Key Global Growth Projections for 2026
| Economy | Pre-Conflict Forecast | Revised Forecast | Primary Downgrade Driver |
| United States | 2.4% | 2.2% | Energy costs; higher rates |
| Eurozone | 1.8% | 1.2–1.5% | LNG crisis; manufacturing costs |
| China | 4.5% | 3.8–4.0% | Oil disruption; export demand softness |
| Japan | 1.5% | 1.3% | Energy import costs; yen volatility |
| UK | 1.2% | 0.8% | Energy shock; consumer squeeze |
| India | 6.5% | 5.8% | Oil import bill; fertiliser costs |
| World Average | 3.1% | 2.6% | Energy + inflation + rate convergence |
Three Systemic Risks Flagged by the OECD
Risk 1: Energy Price Persistence
The OECD’s June 2026 Economic Outlook devoted significant attention to the risk that energy price relief materialises more slowly than baseline projections assume. The UAE oil company’s assessment that full Hormuz flows may not resume until 2027 even under an optimistic diplomatic scenario implies that elevated energy costs could remain embedded in global inflation for 12–18 months. If this occurs, central banks face the unpalatable choice between accepting above-target inflation indefinitely or tightening policy to a degree that materially increases recession risk.
Risk 2: Tariff Inflation Convergence
The simultaneous operation of two significant inflation drivers the energy shock from Hormuz and the tariff-driven goods price increases from US-China trade policy creates a compounding effect that the OECD’s models have flagged as particularly concerning. When supply-side inflation from two different sources converges, the total impact exceeds the sum of the parts because of the signal it sends to businesses about the inflationary environment potentially triggering a wage-price dynamic that proves self-sustaining.
Risk 3: Fiscal Sustainability Concerns
The United States national debt has grown to historically unprecedented levels as a percentage of GDP. The cost of the Iran military campaign estimated at over $200 billion in direct expenditures has added to an already stretched fiscal position. The IMF’s Fiscal Monitor notes that the US deficit-to-GDP ratio, the UK’s debt-to-GDP trajectory, and several major European economies’ fiscal positions leave limited room for additional stimulus spending if growth deteriorates significantly.
The Bright Spots: Where Growth Remains Resilient
The international outlook is not uniformly grim. Several economies have demonstrated notable resilience. India, despite revisions, remains the world’s fastest-growing major economy, supported by a young demographic profile, domestic consumption strength, and accelerating manufacturing investment from companies diversifying supply chains away from China. Southeast Asian economies Vietnam, Indonesia, the Philippines are benefiting from the same supply chain diversification trend.
Sub-Saharan Africa presents a complex picture: some energy-exporting economies (Nigeria, Angola) benefit from elevated oil prices; while energy-importing developing economies face severe fiscal strain from import costs that now consume a larger proportion of foreign exchange reserves than at any point since the 1970s oil shocks.
What the OECD Is Recommending
The OECD’s policy recommendations in its June 2026 Economic Outlook are structured around three principles.

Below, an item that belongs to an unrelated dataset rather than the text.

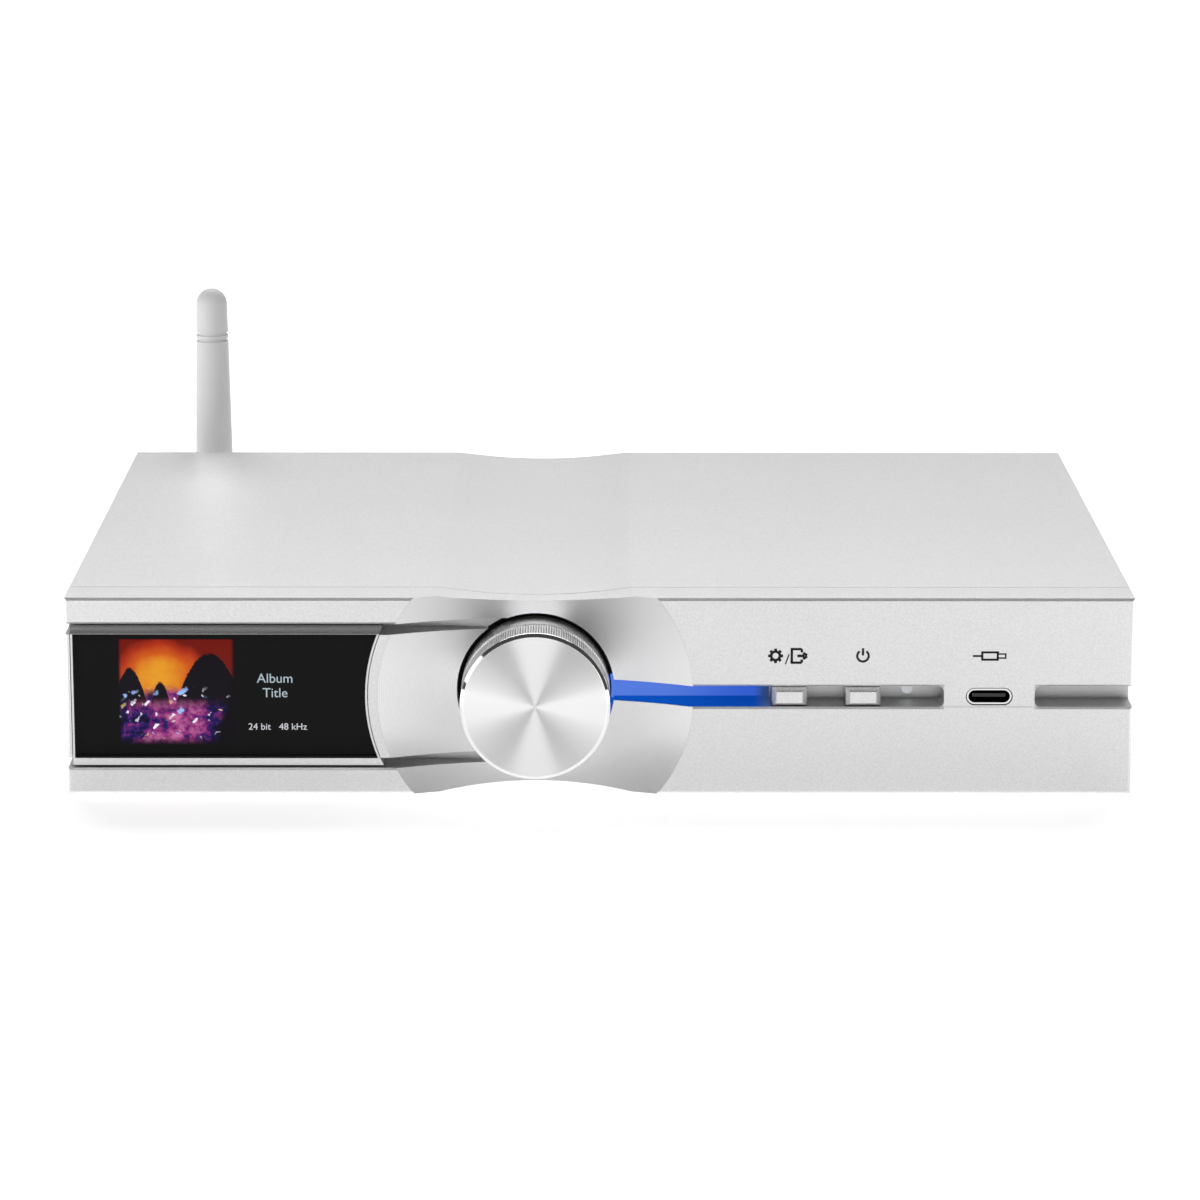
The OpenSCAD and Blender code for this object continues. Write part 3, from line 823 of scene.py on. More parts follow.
def add_block(bm: bmesh.types.BMesh, low: Vector, high: Vector, round_by: float = 0.0,
              segments: int = 2) -> None:
    """Adds a block with rounded edges.

    Args:
        bm: Where it goes.
        low: Its lowest corner.
        high: Its highest corner.
        round_by: The radius of its edges, or 0.
        segments: How many faces go round an edge.
    """
    made = bmesh.ops.create_cube(bm, size=1.0)["verts"]
    size, middle = high - low, (high + low) / 2
    bmesh.ops.scale(bm, vec=size, verts=made)
    bmesh.ops.translate(bm, vec=middle, verts=made)
    if round_by > 0:
        edges = {edge for vert in made for edge in vert.link_edges}
        bmesh.ops.bevel(bm, geom=list(edges), offset=round_by, affect="EDGES", segments=segments,
                        profile=0.5, material=-1)


def add_turned(bm: bmesh.types.BMesh, profile: list[tuple[float, float]], centre: Vector,
               steps: int, tags: list[int] | None = None) -> list[list[bmesh.types.BMVert]]:
    """Turns a profile about an axis along Y.

    Args:
        bm: Where it goes.
        profile: The [radius, y] points, y measured from the centre.
        centre: A point on the axis.
        steps: How many steps go round.
        tags: The material number of each stretch between two points.

    Returns:
        The vertices that belong to each point of the profile.
    """
    before = set(bm.verts)
    chain = [bm.verts.new(centre + Vector((r, y, 0))) for r, y in profile]
    edges = [bm.edges.new(pair) for pair in zip(chain, chain[1:])]
    bmesh.ops.spin(bm, geom=chain + edges, cent=centre, axis=(0, 1, 0), dvec=(0, 0, 0),
                   angle=math.tau, steps=steps, use_merge=True, use_duplicate=False)
    made = [vert for vert in bm.verts if vert not in before]
    owner = {}
    for vert in made:
        off = vert.co - centre
        r = math.hypot(off.x, off.z)
        owner[vert] = min(range(len(profile)),
                          key=lambda i: abs(profile[i][0] - r) + abs(profile[i][1] - off.y))
    if tags:
        for face in {f for v in made for f in v.link_faces}:
            face.material_index = tags[min(owner[v] for v in face.verts)]
    rings = [[] for _ in profile]
    for vert, i in owner.items():
        rings[i].append(vert)
    bmesh.ops.remove_doubles(bm, verts=made, dist=1e-6)
    return [[v for v in ring if v.is_valid] for ring in rings]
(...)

First, monetary credibility: central banks must maintain their commitment to price stability targets even when doing so is politically uncomfortable, because the long-run cost of permitting above-target inflation to become entrenched far exceeds the short-run pain of tighter policy. Second, fiscal discipline: governments should resist the temptation to use deficit spending to cushion households from the energy shock, as this amplifies inflationary pressure. Third, trade policy certainty: the ongoing tariff uncertainty between the US and China is identified as a self-inflicted growth headwind that no amount of monetary stimulus can easily offset.
The Investment Implication: Quality at a Reasonable Price
International institutional investors responding to the OECD-IMF outlook are gravitating toward a consistent theme: quality at a reasonable price. In an environment of slowing global growth, elevated inflation, and rising interest rates, companies with strong balance sheets, genuine pricing power, low leverage, and consistent free cash flow generation are the assets most likely to preserve and grow real wealth. This means: overweight quality equities versus speculative growth; maintain real asset exposure as an inflation buffer; and prefer shorter duration fixed income to reduce interest rate sensitivity.
Navigating a Lower-Growth World
The IMF and OECD’s 2026 assessments describe a world economy that is coping better than many feared corporate earnings have remained resilient, financial systems have not been destabilised, and no major economy is in outright recession. But coping is different from thriving. The combination of energy shock, tariff inflation, high interest rates, and fiscal constraints has narrowed the trajectory of growth globally and increased the vulnerability to additional shocks. Diversification, quality focus, and patience are the investor’s best response to the environment the international institutions have described.